Both Google and Amazon have decided that seeking special licensing for cloud music playback isn’t necessary, and that they’re allowed to offer their services without seeking any additional consent or agreements from major record labels. Google has announced that it will take down any music found to be in violation of copyright agreements, in much the same way it does with YouTube content. Amazon, likewise, has taken a similar stance, arguing that they “do not need a license to make Cloud Player available” since saving files to Cloud Drive “is the same as if a customer were to save their music to an external hard drive or even iTunes.”

There’s definitely a sound logic to that argument, but even so, Amazon seems to be rushing to smooth things over with its music content partners, according to the Wall Street Journal . Which makes sense, because Amazon also wants to control the sales channel for music, as well as the means of its storage and playback.

While Amazon and Google may be trying to make nice with major labels behind the scenes, the “shoot first, ask questions later” approach hasn’t won them any allies. And, in fact, it could send those content providers rushing into Apple’s arms.

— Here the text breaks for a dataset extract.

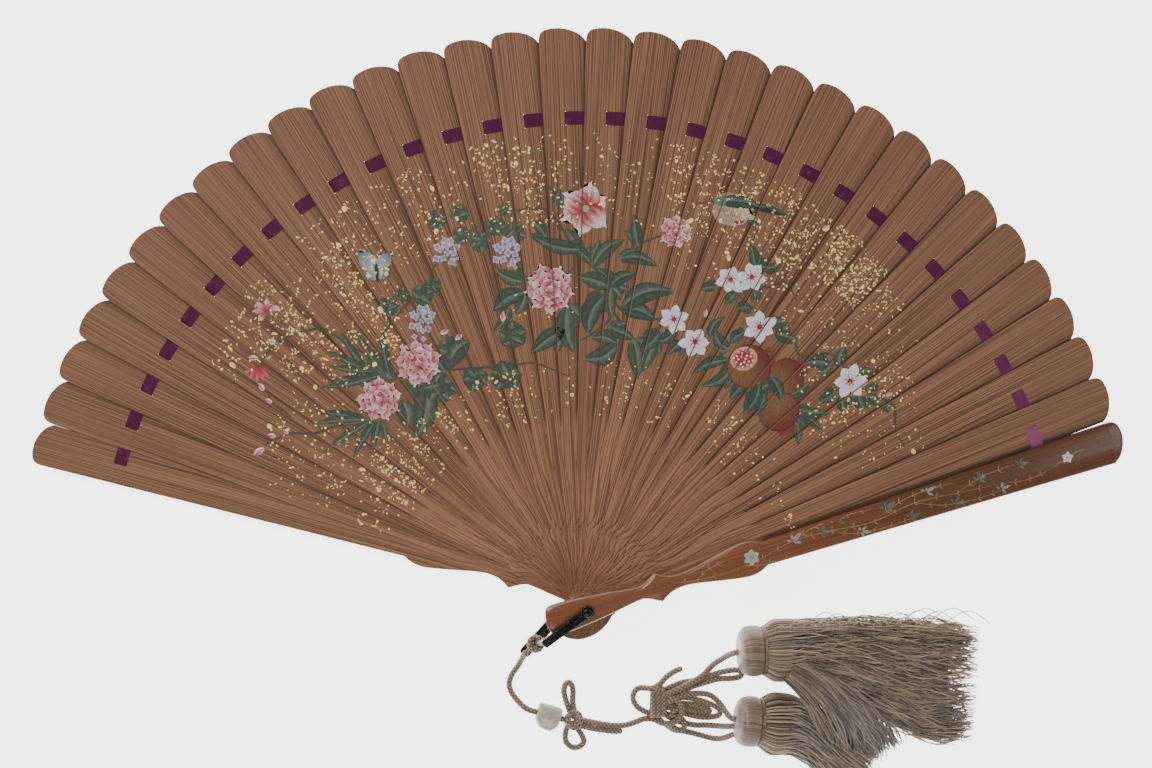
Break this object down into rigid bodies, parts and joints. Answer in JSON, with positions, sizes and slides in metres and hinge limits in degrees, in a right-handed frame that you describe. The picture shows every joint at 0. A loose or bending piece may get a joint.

Apple is said to be still in talks with the four major record labels ahead of the launch of its own cloud music service, and in this case, patience may prove to be a virtue. No doubt the labels are reluctant to give up any additional revenue they might be able to garner through cloud-based offerings, but Apple is now in a unique position with regard to negotiating proper licenses, since Google and Amazon have both taken a firm, public stance on the other side of the fence. Simply put, Apple is now the only game in town.

Even if Apple can’t reach a favorable agreement with record labels, it can still easily go the route of Amazon and Google before it and declare cloud music services are well within its existing rights. But while that’s an option, it’s one that Apple shouldn’t have to exercise. Instead, it can use its leverage as the music industry’s biggest current distribution channel, and the reluctance of Amazon and Google to play nice to force an agreement that would see it be able to offer a label-friendly solution which would ultimately probably benefit consumers. That could take the shape of fewer restrictions on how and when music can be access and transferred between devices, and make it possible to purchase a wider variety of music that’s immediately available directly from the cloud.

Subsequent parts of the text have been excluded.